Первая заключается в том, что мы воспитаны иноземцами. Мы всосали с молоком безнародность и удивление только к чужому. Измеряя свои произведения исполинскою мерою чужих гениев, нам свысока видится своя малость еще меньшею, и это чувство, не согретое народною гордостию, вместо того чтобы возбудить рвение сотворить то, чего у нас нет, старается унизить даже и то, что есть. К довершению несчастья, мы выросли на одной французской литературе, вовсе не сходной с нравом русского народа, ни с духом русского языка. Застав ее, после блестящих произведений, в поре полемических сплетней и приняв за образец бездушных умников века Людовика XV, мы и сами принялись толковать обо всем вкривь и вкось. Говорят: чтобы все выразить, надобно все чувствовать; но разве не надобно всего чувствовать, чтобы все понимать? А мы слишком бесстрастны, слишком ленивы и не довольно просвещенны, чтобы и в чужих авторах видеть все высокое, оценить все великое. Мы выбираем себе авторов по плечу, восхищаемся д'Арленкурами, критикуем Лафаров и Делилев [126]и заметьте: перебранив все, что у нас было вздорного, мы еще не сделали комментариев на лириков и баснописцев, которыми истинно можем гордиться.

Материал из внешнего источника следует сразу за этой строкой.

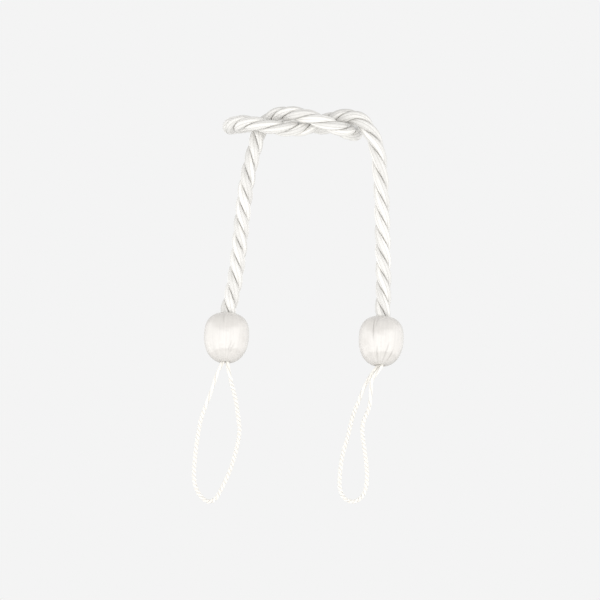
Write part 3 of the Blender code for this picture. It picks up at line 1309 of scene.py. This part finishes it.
class TIEBACK_OT_loops(bpy.types.Operator):
    """Twist the two hanging loops of fine cord"""

    bl_idname = "tieback.loops"
    bl_label = "Loops"

    def execute(self, context):
        sizes = context.scene.tieback_sizes
        cord = cotton_twisted_cord(context.scene.tieback_colours)
        make_loop(
            "loop_left_cord",
            "loop_left",
            LEFT_BALL,
            LEFT_LOOP_ROUTE_MM,
            LEFT_LOOP_SMOOTH,
            sizes,
            cord,
        )
        make_loop(
            "loop_right_cord",
            "loop_right",
            RIGHT_BALL,
            RIGHT_LOOP_ROUTE_MM,
            RIGHT_LOOP_SMOOTH,
            sizes,
            cord,
        )
        return {"FINISHED"}


class TIEBACK_OT_balls(bpy.types.Operator):
    """Wind the two balls with satin thread"""

    bl_idname = "tieback.balls"
    bl_label = "Balls"

    def execute(self, context):
        sizes = context.scene.tieback_sizes
        colours = context.scene.tieback_colours
        make_ball("ball_left_wound", "ball_left", LEFT_BALL, sizes, colours)
        make_ball("ball_right_wound", "ball_right", RIGHT_BALL, sizes, colours)
        return {"FINISHED"}


class TIEBACK_PT_panel(bpy.types.Panel):
    """List the steps that build the tieback, with its sizes and colours"""

    bl_idname = "TIEBACK_PT_panel"
    bl_label = "Rope tieback"
    bl_space_type = "VIEW_3D"
    bl_region_type = "UI"
    bl_category = "Tieback"

    def draw(self, context):
        for operator in (TIEBACK_OT_studio, TIEBACK_OT_rope, TIEBACK_OT_loops, TIEBACK_OT_balls):
            self.layout.operator(operator.bl_idname)
        for group in (context.scene.tieback_sizes, context.scene.tieback_colours):
            box = self.layout.box()
            for name in group.__annotations__:
                box.prop(group, name)


CLASSES = (
    TiebackSizes,
    TiebackColours,
    TIEBACK_OT_studio,
    TIEBACK_OT_rope,
    TIEBACK_OT_loops,
    TIEBACK_OT_balls,
    TIEBACK_PT_panel,
)


def register():
    """Register the classes and give the scene their settings."""
    for item in CLASSES:
        bpy.utils.register_class(item)
    bpy.types.Scene.tieback_sizes = bpy.props.PointerProperty(type=TiebackSizes)
    bpy.types.Scene.tieback_colours = bpy.props.PointerProperty(type=TiebackColours)


def unregister():
    """Take the settings and the classes away again."""
    del bpy.types.Scene.tieback_colours
    del bpy.types.Scene.tieback_sizes
    for item in reversed(CLASSES):
        bpy.utils.unregister_class(item)


def main():
    register()
    bpy.ops.tieback.studio()
    bpy.ops.tieback.rope()
    bpy.ops.tieback.loops()
    bpy.ops.tieback.balls()


if __name__ == "__main__":
    main()
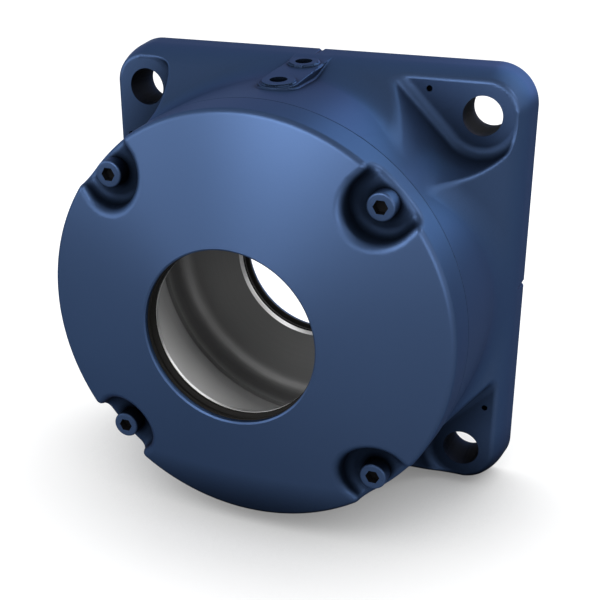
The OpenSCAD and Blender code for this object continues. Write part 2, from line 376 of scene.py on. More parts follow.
class Cover:
    """Sizes and soft outer form of the front cover. Depths count from its joint."""

    rim_height, nose_height = 17.8, 34.5
    rim_slope = math.tan(math.radians(4.0))
    scallop_radius, draft_depth = 15.0, 2.0
    scallop_slope = math.tan(math.radians(6.0))
    spigot_wall, spigot_length, spigot_bevel = 7.0, 8.0, 0.55

    def __init__(self, sizes):
        self.sizes = sizes
        rim = HOUSING_RADIUS - self.rim_height * self.rim_slope
        self.cone_slope = (self.nose_height - self.rim_height) / (rim - LAND_RADIUS)

    def cone_height(self, radius):
        return self.nose_height - (radius - LAND_RADIUS) * self.cone_slope

    def distance(self, x, u, d):
        rise, radius = d - JOINT, np.hypot(x, u)
        face = (rise - self.cone_height(radius)) * math.cos(math.atan(self.cone_slope))
        rim = radius - (HOUSING_RADIUS - rise * self.rim_slope)
        solid = round_cut(face, rim, self.sizes.rim_edge / MM)
        deep = rise - SCALLOP_FLOOR
        spread = self.scallop_radius + np.maximum(deep, -self.draft_depth) * self.scallop_slope
        upright = math.cos(math.atan(self.scallop_slope))
        for a, b in corner_copies(x, u):
            out = (a + b) * DIAGONAL - SCREW_AT
            aside = (b - a) * DIAGONAL
            wall = np.minimum(np.hypot(out, aside) - spread, np.maximum(np.abs(aside) - spread, -out))
            scallop = round_cut(wall * upright, -deep, self.sizes.scallop_foot / MM)
            solid = round_cut(solid, -scallop, self.sizes.scallop_edge / MM)
        return solid


# Softening: a rough solid is meshed evenly and pulled onto its rounded form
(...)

Сказав о первых причинах, упомяну и о главнейшей; теперь мы начинаем чувствовать и мыслить – но ощупью. Жизнь необходимо требует движения, а развивающийся ум дела; он хочет шевелиться, когда не может летать, но не занятый политикою – весьма естественно, что деятельность его хватается за все, что попадется, а как источники нашего ума очень мелки для занятий важнейших, мудрено ли, что он кинулся в кумовство и пересуды! Я говорю не об одной словесности: все наши общества заражены тою же болезнию. Мы, как дети, которые испытывают первую свою силу над игрушками, ломая их и любопытно разглядывая, что внутри. Теперь спрашивается: полезна или нет периодическая критика? Джеффери [127]говорит, что «она полезна для периодической критики». Мы не можем похвалиться и этим качеством: наша критика недалеко ушла в основательности и приличии. Она ударилась в сатиру, в частности и более в забаву, чем в пользу. Словом, я думаю, наша полемика полезнее для журналистов, нежели для журналов, потому что критик, антикритик и перекритик мы видим много, а дельных критиков мало; но между тем листы наполняются, и публика, зевая над статьями вовсе для ней незанимательными, должна разбирать по складам надгробия безвестных людей.
Справедливо ли, однако ж, так мало заботиться о пользе современников, когда подобным критикам так мало надежды дожить до потомства?
Мне могут возразить, что это делается не для наставления неисправимых, а для предупреждения молодых писателей. Но, скажите мне, кто ставит охранный маяк в луже? Кто будет читать глупости для того, чтобы не писать их?
Говоря это, я не разумею, однако ж, о критике, которая аналитически, вообще, занимается установкою правил языка, открывает литературные злоупотребления, разлагает историю и, словом, везде, во всем отличает истинное от ложного. Там, где самохвальство, взаимная похвальба и незаслуженные брани дошли до крайней степени, там критика необходима для разрушения заговоренных броней какой-то мнимой славы и самонадеянности, для обличения самозванцев-литераторов. Желательно только, чтобы критика сия отвергла все личности, все частности, все расчетные виды; чтобы она не корпела над запятыми, а имела бы взор более общий, правила более стихийные. Лица и случайности проходят, но народы и стихии остаются вечно.